In response to the new measures, Medvedev, who has become one of the most vociferous Russian officials in condemning the West, called on Russians to “look for vulnerabilities” in Western economies and to “hit them in all areas.”

“We must find problems in their most important technologies and strike them mercilessly,” he said. “Literally destroy their energy, industry, transport, banking and social services.”

Stocks on the Moscow Exchange initially plummeted on Thursday, though they recovered later. Economists and former senior officials warned that the new measures barring trading in dollars and euros on the central exchange would significantly impact the cost of doing business for Russia’s export- and import-based economy, possibly further stoking inflation, which is already high - officially at 8 percent.

As a result, Russian businesses now must convert dollars and euros on Moscow’s interbank market instead of on the centralized exchange, allowing the banks to charge high commissions for each trade and increasing the spreads at which dollars and euros are bought and sold, reducing transparency.

Although Russians have increasingly switched to the Chinese yuan since the February 2022 invasion - 54 percent of all currency trading on the Moscow Exchange is now Chinese - dollars and euros are still important for Russia’s economy.

“Russia is still dependent on using Western currencies for trade with all countries except for China,” said Janis Kluge, an economist at the German Institute for International and Security Affairs. “There is huge demand for trading these currencies.”

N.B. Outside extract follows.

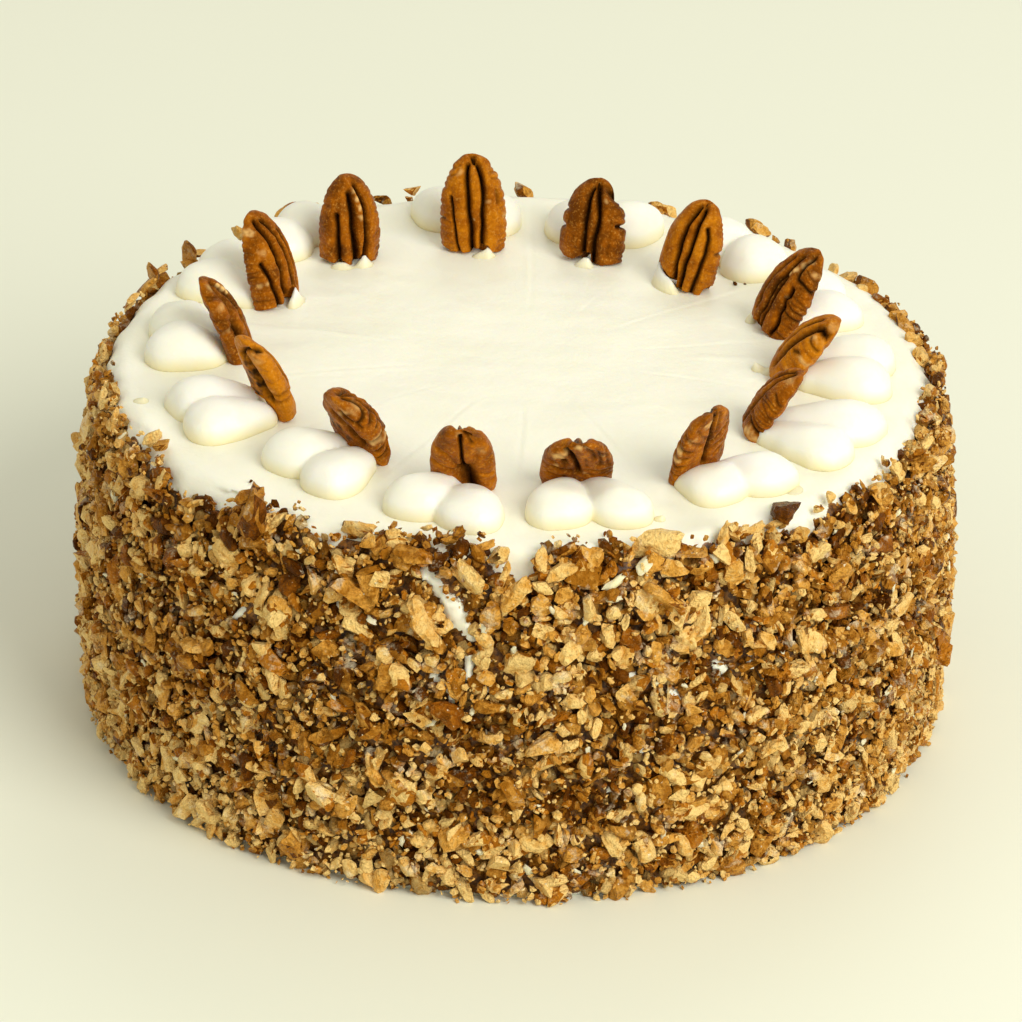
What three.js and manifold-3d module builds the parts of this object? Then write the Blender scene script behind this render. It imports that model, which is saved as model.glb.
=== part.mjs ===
// A whole carrot cake: an iced round cake coated with chopped pecans, with a ring of piped pairs
// and a pecan half standing against each pair. Millimetres, +Z up, z = 0 is the face it rests on.

import * as THREE from 'three';
import { mergeVertices } from 'three/addons/utils/BufferGeometryUtils.js';
import Module from 'manifold-3d';

const wasm = await Module();
wasm.setup();

// The iced cake under its coat of nuts
const iceHeight = 86.5;
const flatTopRadius = 92.5;
const shoulder = { drop: 7.5, reach: 6.3, steps: 2 };
const wall = { base: 101, waist: 102.4, waistHeight: 36, rim: 98.8 };
const coatSegments = 141;        // a multiple of crestEvery, so that the nuts close up round the wall
const coatRows = 16;
const crestEvery = 3;            // grid points from one nut's crest to the next
const coatRelief = 4.2;          // how far a chopped nut can stand out of the wall
const nutCrest = [0.45, 1];      // the shares of it at a nut's crest
const nutSeam = [0, 0.2];        // and in the dips between nuts
const coatJitter = 0.3;          // share of a cell that a point is shifted sideways and up

// Larger pieces of nut, fused to the wall, to its rim and, where they ride over it, to the shoulder
const wallChunks = { count: 18, long: 11, wide: 7.5, thick: 5.5, lowest: 8, highest: 70 };
const rimChunks = { count: 26, long: 9, wide: 6.5, thick: 5, lowest: 77, highest: 83.5 };
const strayChunks = { count: 12, long: 6.5, wide: 5.5, thick: 4.2, lowest: 85, highest: 86.8 };
const wholeTurn = [0, 360];
const sidesAndBack = [-25, 215]; // the azimuths where scraps stand up past the rim
const goldenShare = (Math.sqrt(5) - 1) / 2;
const chunkSpread = 0.28;        // sizes vary by this share
const chunkCrumple = 0.2;        // corners are pushed in and out by this share
const chunkTilt = 0.4;           // radians out of the wall
const chunkProud = 1;            // a chunk's middle stands this far out of the coat's middle

// The ring of pecan halves and piped pairs
const slices = 14;
const ringCentre = { x: 0.7, y: -1.6 };
const pecanRing = 64;
const firstAzimuth = -104.4;     // degrees, counter-clockwise from +X
const pecan = { length: 30, width: 15.6, thickness: 8.4, pressedIn: 5.5, bend: 1.3 };
const pecanRings = 6;
const tipCrowding = 1.5;         // above 1, the rings lie closer together towards the tip
const pecanBlunt = { skew: 0.8, fullness: 2.6, roundness: 0.55 };   // how full its ends are
const restGap = 0.3;             // a piece stays this far clear of what it rests on

// Each half stands a little differently, and so does its pair: turn, lean and tilt in degrees,
// out and wide in millimetres, then the pair's turn from the nut and its reach
const halves = [
  { turn: 2.5, out: -1, lean: 25, tilt: 4, wide: -0.6, pairTurn: 0.7, pairReach: -0.5 },
  { turn: 0.5, out: -1, lean: 32, tilt: -7, wide: 1, pairTurn: 0, pairReach: 0 },
  { turn: 0, out: 1.5, lean: 23, tilt: -6, wide: -0.4, pairTurn: 1, pairReach: 0.5 },
  { turn: -4, out: -1, lean: 31, tilt: 8, wide: -0.4, pairTurn: 2.2, pairReach: 2.5 },
  { turn: -1, out: 0.5, lean: 25, tilt: -6, wide: -1, pairTurn: -0.8, pairReach: 1 },
  { turn: -2.5, out: -1, lean: 19, tilt: -7, wide: 0.4, pairTurn: 1.4, pairReach: 0 },
  { turn: -0.5, out: -4, lean: 13, tilt: -6, wide: -0.8, pairTurn: -1, pairReach: 1 },
  { turn: -1.5, out: -2, lean: 2, tilt: -4, wide: 0, pairTurn: 1, pairReach: -2 },
  { turn: 0, out: 1.5, lean: 4, tilt: 1, wide: 0.6, pairTurn: -1, pairReach: 0 },
  { turn: 0, out: 5, lean: 3, tilt: 2, wide: -0.8, pairTurn: 4, pairReach: 6 },
  { turn: 0.5, out: 2.5, lean: 10, tilt: 0, wide: -0.6, pairTurn: 1.2, pairReach: 4 },
  { turn: -1, out: 4, lean: 16, tilt: 8, wide: -2, pairTurn: -0.6, pairReach: 1.5 },
  { turn: 2, out: -1, lean: 23, tilt: 2, wide: -1.4, pairTurn: -1, pairReach: -0.5 },
  { turn: 4, out: -3.5, lean: 27, tilt: -2, wide: -0.6, pairTurn: -1.3, pairReach: -1 },
];

// One half of a nut across: how far from the middle and how high, as shares of half the width
// and of the thickness. The ridged back comes first, then the folded inner face.
const ridgedBack = [
  [1, 0], [0.9, 0.42], [0.6, 0.66], [0.24, 0.3], [0, 0.58], [-0.24, 0.3], [-0.6, 0.66], [-0.9, 0.42],
];
const foldedFace = [
  [-1, 0], [-0.72, -0.32], [-0.42, -0.12], [-0.16, -0.3], [0, -0.06], [0.16, -0.3], [0.42, -0.12], [0.72, -0.32],
];

// A piped shell: a fat round end outward and a tail that runs in to the pecan
const shell = { width: 15.6, height: 7.8, roundEnd: 8, tailEnd: 66.5, middle: 79.5, spread: 5.2 };
const shellRings = 5;
const shellArc = 6;              // facets over the top of a ring
const tailCrowding = 1.2;
const tailShare = 0.3;           // the tail's width and height beside the round end's
const tailAside = 0.12;          // share of a shell's width that its tail starts beside the middle
const shellVariation = 0.04;

const sameSpot = 1e-4;           // points closer than this are one
const seed = 11;
const random = THREE.MathUtils.seededRandom;
random(seed);

function between(low, high) {
  return low + (high - low) * random();
}

function varied(size, share) {
  return size * between(1 - share, 1 + share);
}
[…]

The new sanctions, Kluge said, “will increase costs for importers and exporters” and add new “layers of complexity” to Russian business transactions. “The impact is initially psychological,” he said, and further increases Russia’s isolation.

Kremlin spokesman Dmitry Peskov called for calm and told Russians to look to the Central Bank as a “mega-regulator capable of ensuring stability” after Russian banks began sharply increasing the exchange rate for dollars following the ban on trade on the Moscow Exchange.

Some raised rates as high as 200 rubles to the dollar, the Russian newspaper Kommersant reported. The day before, the rate set on the Moscow Exchange was just under 90 rubles to the dollar.

The Central Bank said it would set daily dollar and euro exchange rates based on aggregated data from commercial bank purchases and sales. It fixed Thursday’s official rate at 88.2 rubles to the dollar.

A former senior Russian financial official said that the Russian economy would not run out of dollars or euros, but that the new sanctions would clearly add to the rising costs of Putin’s war for the economy.

“This is not a question of financial stability, but it is a question of financial costs,” the former senior official said. “The costs for imports will grow and this will be an additional factor leading to price growth.”

The huge increase in government spending on Russia’s defense industry, which is further driving inflation, will eventually become untenable, the former senior official said. Signs are growing that the Kremlin was aware of this, which is why tax increases for next year have already been adopted into law.

“If oil prices don’t grow any more, then sooner or later the budget will reach a ceiling, and it will not be possible to continue spending without printing money,” the former official said. “But there is another instrument, and that is taxation, and it is not a coincidence that a law has been passed that increases taxes on companies.”

Putin announced the increases for 2025, including a hike in the tax on corporate profits from 20 percent to 25 percent, as well as increases in income taxes. He referred to them as a “fine-tuning” of the system.

“Putin has plenty of ways to continue funding the war machine this year and next, but after that, it becomes more difficult,” said Alexandra Prokopenko, a former adviser at Russia’s Central Bank who is based in Berlin.